/---

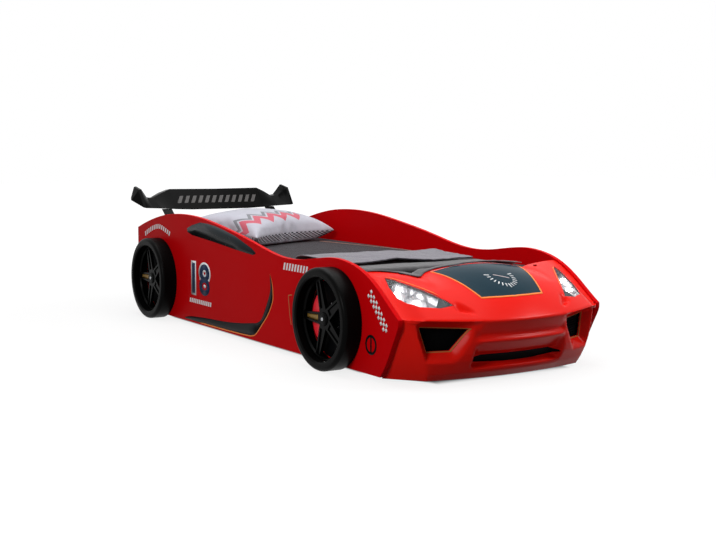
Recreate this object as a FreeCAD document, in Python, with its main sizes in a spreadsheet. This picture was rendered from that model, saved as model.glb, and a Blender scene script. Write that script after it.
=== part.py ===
import FreeCAD, Part
import math
import os
from FreeCAD import Placement, Rotation, Vector

# A child's bed in the shape of a sports car. Millimetres, +Z up, the nose towards -Y.
# Right and left are the car's own, so the right side is at -X.
# The origin is on the floor, under the middle of the whole bed.

doc = FreeCAD.newDocument("CarBed")

drivingDimensions = {
    # overall
    "innerWidth": 920, "panelThickness": 18, "wheelbase": 1612, "noseReach": 567, "tailReach": 428,
    "panelLift": 20, "shellLift": 13, "clearance": 0.3,
    # frame and slats
    "tailOfPanel": 1885, "frontBoardReach": 178, "rearBoardHeight": 406, "frontBoardHeight": 325,
    "railWidth": 22, "railHeight": 45, "slatTop": 190, "slatThickness": 15, "slatWidth": 70,
    "slatCount": 13, "beamWidth": 60, "beamHeight": 40, "legWidth": 45,
    "bracketLeg": 40, "bracketWidth": 50, "bracketThickness": 2.5, "glideLength": 60, "glideWidth": 16,
    "screwHeadRadius": 4.5, "screwShankRadius": 2, "screwHeadHeight": 2.2,
    # wheels
    "wheelRadius": 195, "wheelDepth": 76.7, "tyreWall": 4, "rimRadius": 160, "rimInset": 30,
    "spokeDepth": 14, "spokeGroove": 5, "discRadius": 128, "capRadius": 27, "wheelScrewCircle": 56,
    # nose
    "shellThickness": 4, "hoodRear": 180, "creaseSweep": 109, "creaseHeight": 229,
    "creaseRise": 10, "domeHeight": 403, "lensThickness": 3, "housingDepth": 38, "meshThickness": 3,
    # spoiler
    "postReach": 300, "postLength": 46,
    # control box and lighting leads
    "boxLength": 120, "boxHeight": 58, "boxDepth": 32, "boxWall": 2.5, "boxBottom": 76,
    "leadDiameter": 4, "cableHoleRadius": 12,
    # bedding
    "mattressLength": 1998, "mattressWidth": 900, "mattressThickness": 158, "mattressCorner": 25,
    "sheetThickness": 6,
}
sheet = doc.addObject("Spreadsheet::Sheet", "Dims")
for row, (alias, value) in enumerate(drivingDimensions.items(), 1):
    sheet.set(f"A{row}", alias)
    sheet.set(f"B{row}", str(value))
    sheet.setAlias(f"B{row}", alias)
doc.recompute()


def dim(alias):
    return float(sheet.get(alias))


AXLE_Y = "(Dims.noseReach - Dims.wheelbase - Dims.tailReach) / 2"  # the front axle, from the origin
axleY = (dim("noseReach") - dim("wheelbase") - dim("tailReach")) / 2
innerHalf = dim("innerWidth") / 2
outerHalf = innerHalf + dim("panelThickness")
sides = {"right": -1, "left": 1}
subParts = []


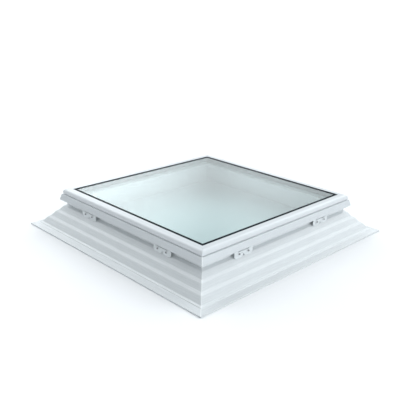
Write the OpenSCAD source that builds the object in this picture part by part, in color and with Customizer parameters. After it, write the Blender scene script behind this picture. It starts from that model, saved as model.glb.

\---

### AIM
Restate each record exactly as written.

### EXERCISE ANSWER
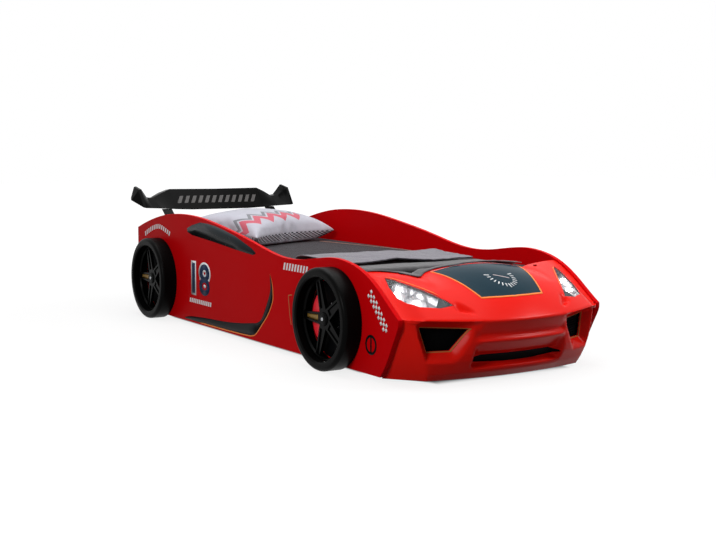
Recreate this object as a FreeCAD document, in Python, with its main sizes in a spreadsheet. This picture was rendered from that model, saved as model.glb, and a Blender scene script. Write that script after it.
=== part.py ===
import FreeCAD, Part
import math
import os
from FreeCAD import Placement, Rotation, Vector

# A child's bed in the shape of a sports car. Millimetres, +Z up, the nose towards -Y.
# Right and left are the car's own, so the right side is at -X.
# The origin is on the floor, under the middle of the whole bed.

doc = FreeCAD.newDocument("CarBed")

drivingDimensions = {
    # overall
    "innerWidth": 920, "panelThickness": 18, "wheelbase": 1612, "noseReach": 567, "tailReach": 428,
    "panelLift": 20, "shellLift": 13, "clearance": 0.3,
    # frame and slats
    "tailOfPanel": 1885, "frontBoardReach": 178, "rearBoardHeight": 406, "frontBoardHeight": 325,
    "railWidth": 22, "railHeight": 45, "slatTop": 190, "slatThickness": 15, "slatWidth": 70,
    "slatCount": 13, "beamWidth": 60, "beamHeight": 40, "legWidth": 45,
    "bracketLeg": 40, "bracketWidth": 50, "bracketThickness": 2.5, "glideLength": 60, "glideWidth": 16,
    "screwHeadRadius": 4.5, "screwShankRadius": 2, "screwHeadHeight": 2.2,
    # wheels
    "wheelRadius": 195, "wheelDepth": 76.7, "tyreWall": 4, "rimRadius": 160, "rimInset": 30,
    "spokeDepth": 14, "spokeGroove": 5, "discRadius": 128, "capRadius": 27, "wheelScrewCircle": 56,
    # nose
    "shellThickness": 4, "hoodRear": 180, "creaseSweep": 109, "creaseHeight": 229,
    "creaseRise": 10, "domeHeight": 403, "lensThickness": 3, "housingDepth": 38, "meshThickness": 3,
    # spoiler
    "postReach": 300, "postLength": 46,
    # control box and lighting leads
    "boxLength": 120, "boxHeight": 58, "boxDepth": 32, "boxWall": 2.5, "boxBottom": 76,
    "leadDiameter": 4, "cableHoleRadius": 12,
    # bedding
    "mattressLength": 1998, "mattressWidth": 900, "mattressThickness": 158, "mattressCorner": 25,
    "sheetThickness": 6,
}
sheet = doc.addObject("Spreadsheet::Sheet", "Dims")
for row, (alias, value) in enumerate(drivingDimensions.items(), 1):
    sheet.set(f"A{row}", alias)
    sheet.set(f"B{row}", str(value))
    sheet.setAlias(f"B{row}", alias)
doc.recompute()


def dim(alias):
    return float(sheet.get(alias))


AXLE_Y = "(Dims.noseReach - Dims.wheelbase - Dims.tailReach) / 2"  # the front axle, from the origin
axleY = (dim("noseReach") - dim("wheelbase") - dim("tailReach")) / 2
innerHalf = dim("innerWidth") / 2
outerHalf = innerHalf + dim("panelThickness")
sides = {"right": -1, "left": 1}
subParts = []


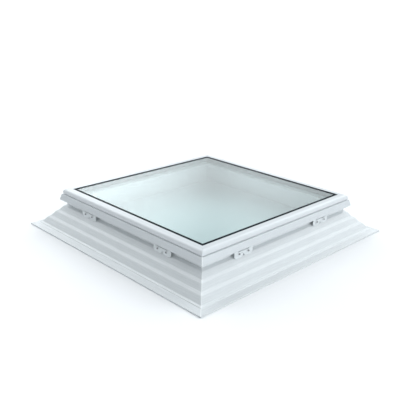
Write the OpenSCAD source that builds the object in this picture part by part, in color and with Customizer parameters. After it, write the Blender scene script behind this picture. It starts from that model, saved as model.glb.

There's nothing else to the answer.